━━━━━ Information supplied ━━━━━

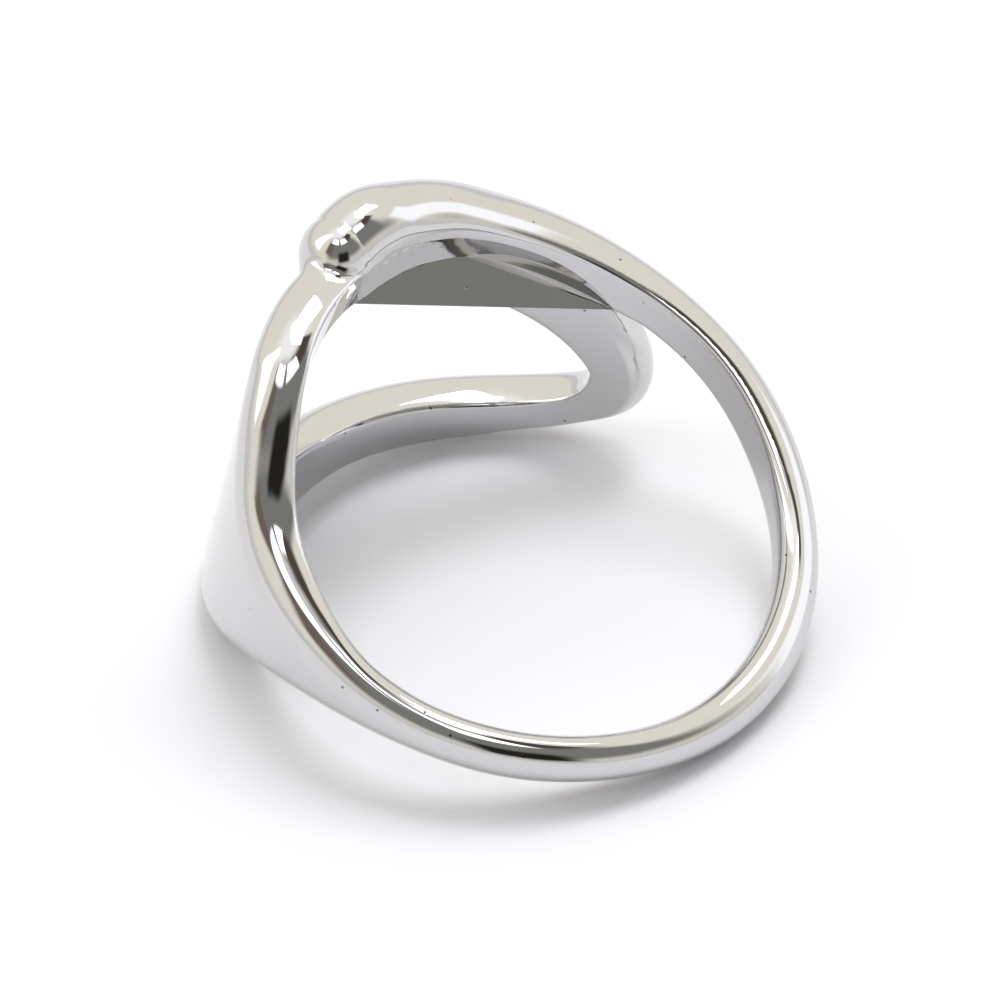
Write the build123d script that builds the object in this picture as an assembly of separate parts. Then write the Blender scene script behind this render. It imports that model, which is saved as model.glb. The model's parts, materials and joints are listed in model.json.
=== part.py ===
from build123d import *
import math
import os

# Free-form finger ring with an open teardrop loop and a crossover arm, in mm.
# It is first drawn upright in the finger frame: the finger runs along Z, heights are along Z,
# and angles run anticlockwise seen from above. Then the ring is laid on its side, as it rests.

BORE_R = 8.65            # radius of the finger hole
SIZING_SEAM = -52        # where the back of the shank is closed
ARM_SEAM = 36            # where the crossover arm is joined to the shank
SOLDER = 0.16            # thickness of a soldered joint, along the band
NOSE_BULGE = 0.04        # how much wider the arm's round end is than the arm just before it
OUTLINE_POINTS = 20      # points in the outline of one cross-section

# Each row is one cross-section of a strand: angle, height of its middle, thickness outside the
# finger hole, half-width along the ring's side, and how far its middle is lifted (1 is tangent).
BAND = [
    (-62, 0.10, 1.46, 0.92, 0.45),
    (-52, 0.00, 1.48, 0.90, 0.45),
    (-38, -0.18, 1.54, 0.92, 0.45),
    (-20, -0.25, 1.62, 1.00, 0.45),
    (0, 0.05, 1.64, 1.10, 0.45),
    (18, 0.65, 1.55, 1.08, 0.45),
    (28, 1.10, 1.49, 1.06, 0.45),
    (36, 1.50, 1.45, 1.04, 0.45),
    (54, 2.40, 1.40, 0.97, 0.45),
    (72, 3.10, 1.52, 0.88, 0.48),
    (90, 3.75, 1.82, 0.88, 0.55),
    (104, 4.35, 2.10, 0.96, 0.64),
    (117, 5.00, 2.34, 1.10, 0.74),
    (128, 5.65, 2.52, 1.24, 0.84),
    (140, 6.15, 2.70, 1.36, 0.92),
    (153, 6.38, 2.80, 1.42, 0.97),
]

# The flared shoulder, from the back of the shank to the edge of the loop's opening.
SHOULDER = [
    (-42, -0.15, 1.52, 0.91, 0.45),
    (-52, 0.00, 1.48, 0.90, 0.45),
    (-64, 0.10, 1.45, 0.92, 0.45),
    (-82, 0.15, 1.42, 0.96, 0.45),
    (-100, 0.14, 1.42, 1.04, 0.45),
    (-114, 0.08, 1.50, 1.36, 0.45),
    (-126, -0.05, 1.60, 1.88, 0.45),
    (-136, -0.35, 1.70, 2.40, 0.45),
    (-146, -0.75, 1.80, 3.20, 0.45),
    (-156, -0.60, 1.88, 4.40, 0.45),
    (-166, -0.30, 1.90, 5.40, 0.45),
    (-175, -0.20, 1.88, 5.95, 0.45),
    (-180, -0.20, 1.70, 6.05, 0.45),
    (-182.5, -0.20, 1.10, 6.00, 0.45),
]

# The loop: up the left side, over the apex, down to its narrow end and back along the bottom.
LOOP = [
    (194, 3.30, 1.88, 1.50, 0.45),
    (187, 4.60, 1.88, 1.25, 0.45),
    (178, 5.45, 1.88, 1.05, 0.45),
    (166, 5.70, 1.85, 0.90, 0.45),
    (153, 5.45, 1.80, 0.85, 0.45),
    (140, 4.95, 1.80, 0.95, 0.45),
    (128, 4.35, 1.80, 1.12, 0.45),
    (116, 3.50, 1.80, 1.24, 0.45),
    (104, 2.50, 1.82, 1.28, 0.45),
    (94, 1.55, 1.86, 1.28, 0.45),
    (86, 0.45, 1.90, 1.20, 0.45),
    (80.8, -0.80, 1.90, 1.10, 0.45),
    (82, -2.05, 1.90, 1.00, 0.45),
    (87, -3.05, 1.92, 0.82, 0.45),
    (94.5, -3.95, 1.95, 0.84, 0.45),
    (105, -4.62, 1.95, 0.92, 0.45),
    (117, -4.92, 1.92, 1.04, 0.45),
    (130, -4.98, 1.88, 1.16, 0.45),
    (143, -4.88, 1.88, 1.26, 0.45),
    (155, -4.70, 1.88, 1.55, 0.45),
    (167, -4.35, 1.90, 1.95, 0.45),
    (179, -3.90, 1.90, 2.40, 0.45),
    (190, -3.40, 1.88, 2.40, 0.45),
]

# The fillet of solder in the groove between the arm and the loop's upper strand.
LAP = [
    (104, 3.50, 1.95, 0.36, 5.0),
    (117, 4.10, 2.05, 0.38, 5.0),
    (128, 4.60, 2.10, 0.40, 5.0),
    (139, 4.88, 2.10, 0.40, 5.0),
    (149, 4.95, 2.05, 0.36, 5.0),
]


def radial(angle):
    return Vector(math.cos(math.radians(angle)), math.sin(math.radians(angle)), 0)


def on_bore(row):
    """The point on the finger hole's wall behind a cross-section's middle."""
    return radial(row[0]) * BORE_R + Vector(0, 0, row[1])


def outline(row, direction, boxiness):
    """One cross-section: a closed curve square to the strand, rounder where it is lifted."""
    _, _, thickness, half_width, lift = row
    power = 2 + boxiness * max(0, 1 - lift) / 0.55
    out = radial(row[0])
    depth = thickness / (1 + lift)
    along = (direction - out * direction.dot(out)).normalized()
    side = out.cross(along)
    middle = on_bore(row) + out * depth * lift
    points = []
    for i in range(OUTLINE_POINTS):
        turn = 2 * math.pi * i / OUTLINE_POINTS
        c = math.cos(turn)
        s = math.sin(turn)
        x = depth * math.copysign(abs(c) ** (2 / power), c)
        y = half_width * math.copysign(abs(s) ** (2 / power), s)
        points.append(middle + out * x + side * y)
    return Wire(Spline(*points, periodic=True))


def strand(rows, boxiness=0.4, level=False):
    """A smooth solid through a list of cross-sections. A level one keeps them upright."""
    wires = []
    for i, row in enumerate(rows):
        before = on_bore(rows[max(i - 1, 0)])
        after = on_bore(rows[min(i + 1, len(rows) - 1)])
        direction = after - before
        if level:
            direction = Vector(direction.X, direction.Y, 0)
        wires.append(outline(row, direction, boxiness))
    return Solid.make_loft(wires)


def sector(start, end):
    """A wedge of space round the finger axis, from one angle to another."""
    reach = 30
    steps = max(2, math.ceil((end - start) / 40))
    corners = [(0, 0)]
    for i in range(steps + 1):
        angle = math.radians(start + (end - start) * i / steps)
        corners.append((reach * math.cos(angle), reach * math.sin(angle)))
    wedge = Plane.XY.offset(-20) * make_face(Polyline(*corners, close=True))
    return extrude(wedge, amount=40)


def degrees_of(length):
    return math.degrees(length / BORE_R)


finger = Cylinder(BORE_R, 60)
angles = [row[0] for row in BAND]
seam_row = angles.index(ARM_SEAM)
back = strand(BAND[:seam_row + 2]) - finger
nose_row = BAND[-1]
nose_middle = on_bore(nose_row) + radial(nose_row[0]) * nose_row[3] * nose_row[4]
nose_tip = radial(nose_row[0] + 90)
nose = Plane(nose_middle, z_dir=nose_tip) * Sphere(nose_row[3] + NOSE_BULGE)
arm = strand(BAND[seam_row - 1:]) + nose - finger
shoulder = strand(SHOULDER, boxiness=0.8, level=True) - finger
head = strand(LOOP) - finger

half_gap = degrees_of(SOLDER) / 2
shank = back & sector(SIZING_SEAM + half_gap, ARM_SEAM - half_gap)
crossover_arm = arm & sector(ARM_SEAM + half_gap, 175)
arm_solder = back & sector(ARM_SEAM - half_gap, ARM_SEAM + half_gap)
sizing_solder = back & sector(SIZING_SEAM - half_gap, SIZING_SEAM + half_gap)
loop = (shoulder & sector(-190, SIZING_SEAM - half_gap)) + (head - crossover_arm)
lap_solder = strand(LAP) - finger - crossover_arm - loop

# Lay the ring down on its loop, its shoulder and the back of its shank, its head towards -Y.
LEAN = 16.5              # how far the finger axis leans from upright, in degrees
LEAN_AXIS = 58.5         # the level line that it leans about, as an angle round the finger
SPIN = 137               # turns the head to the front

parts = {
    "loop": loop,
    "shank": shank,
    "crossover_arm": crossover_arm,
    "arm_solder": arm_solder,
    "sizing_solder": sizing_solder,
    "lap_solder": lap_solder,
}

lean_line = Axis((0, 0, 0), (math.cos(math.radians(LEAN_AXIS)), math.sin(math.radians(LEAN_AXIS)), 0))
for name, shape in parts.items():
    parts[name] = shape.rotate(lean_line, LEAN).rotate(Axis.Z, SPIN)

box = Compound(list(parts.values())).bounding_box()
centre = box.center()
drop = Vector(-centre.X, -centre.Y, -box.min.Z)

os.makedirs("parts", exist_ok=True)
for name, shape in parts.items():
    export_step(shape.translate(drop), f"parts/{name}.step")
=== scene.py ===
"""A polished silver finger ring with an open teardrop loop, lying on its side on a white table."""

import bmesh
import bpy
import json
import math
import numpy as np
from mathutils import Matrix, Vector


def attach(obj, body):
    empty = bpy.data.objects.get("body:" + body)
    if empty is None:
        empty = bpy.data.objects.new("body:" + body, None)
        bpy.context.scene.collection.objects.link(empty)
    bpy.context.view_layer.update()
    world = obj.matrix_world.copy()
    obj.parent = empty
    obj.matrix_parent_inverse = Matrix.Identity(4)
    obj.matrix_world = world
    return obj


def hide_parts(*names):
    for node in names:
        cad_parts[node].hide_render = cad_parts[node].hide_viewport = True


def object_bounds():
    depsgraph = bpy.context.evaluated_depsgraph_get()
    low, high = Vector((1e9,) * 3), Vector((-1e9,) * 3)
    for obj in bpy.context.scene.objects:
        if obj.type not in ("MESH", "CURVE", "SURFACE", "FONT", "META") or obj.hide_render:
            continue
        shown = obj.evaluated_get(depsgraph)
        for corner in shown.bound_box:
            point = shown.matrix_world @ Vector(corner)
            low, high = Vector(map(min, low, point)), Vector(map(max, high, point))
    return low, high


# The ring is worked out in millimetres in the finger frame, as in the CAD source: the finger runs
# along Z and angles run anticlockwise seen from above. It is then laid down in the row frame.
BORE_R = 8.65            # radius of the finger hole
MID_R = BORE_R + 0.9     # a cylinder through the middle of the metal, on which arcs are measured
LEAN = 16.5              # how far the finger axis leans from upright, in degrees
LEAN_AXIS = 58.5         # the level line that it leans about, as an angle round the finger
SPIN = 137               # turns the head to the front
SIZING_SEAM = -52        # where the back of the shank is closed
ARM_SEAM = 36            # where the crossover arm is joined to the shank
SOLDER = 0.16            # thickness of a soldered joint
PIT_PAINTED_SHADE = 0.25         # painted shade: how far the metal's colour is darkened at the bottom of a polishing pit
NOSE_ANGLE = 154.5       # where the arm's round end begins
SHOULDER_END = 177.5     # where the shoulder stops and the loop's opening begins
SHOULDER_ROUND = 1.5     # how far in from its edges the broad shoulder is rounded
GRID = 0.10
CRISP_EDGE = 0.18        # rounding along the finger hole, where the inside is left flat
WORN_EDGE = 1.0          # the same where the inside is rounded over
WELD_FILLET = 0.5        # rounding of the groove where the arm is soldered to the loop
CREASE_DEPTH = 0.07      # the fine line left along the same joint, inside the ring
CREASE_WIDTH = 0.12
SEAM_DEPTH = 0.15        # how far a piece's cut edge is turned in under the surface

CAMERA_DISTANCE = 0.180  # from the middle of the finger hole, in metres
CAMERA_ELEVATION = 51.13 # above the plane of the finger hole, in degrees
CAMERA_ROLL = 18.15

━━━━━

Starting with the line that contains "box = Compound(list(parts.values())).bounding_box()", repeat each line exactly, and stop once the line that contains "for node in" has been repeated.

box = Compound(list(parts.values())).bounding_box()
centre = box.center()
drop = Vector(-centre.X, -centre.Y, -box.min.Z)

os.makedirs("parts", exist_ok=True)
for name, shape in parts.items():
    export_step(shape.translate(drop), f"parts/{name}.step")
=== scene.py ===
"""A polished silver finger ring with an open teardrop loop, lying on its side on a white table."""

import bmesh
import bpy
import json
import math
import numpy as np
from mathutils import Matrix, Vector


def attach(obj, body):
    empty = bpy.data.objects.get("body:" + body)
    if empty is None:
        empty = bpy.data.objects.new("body:" + body, None)
        bpy.context.scene.collection.objects.link(empty)
    bpy.context.view_layer.update()
    world = obj.matrix_world.copy()
    obj.parent = empty
    obj.matrix_parent_inverse = Matrix.Identity(4)
    obj.matrix_world = world
    return obj


def hide_parts(*names):
    for node in names:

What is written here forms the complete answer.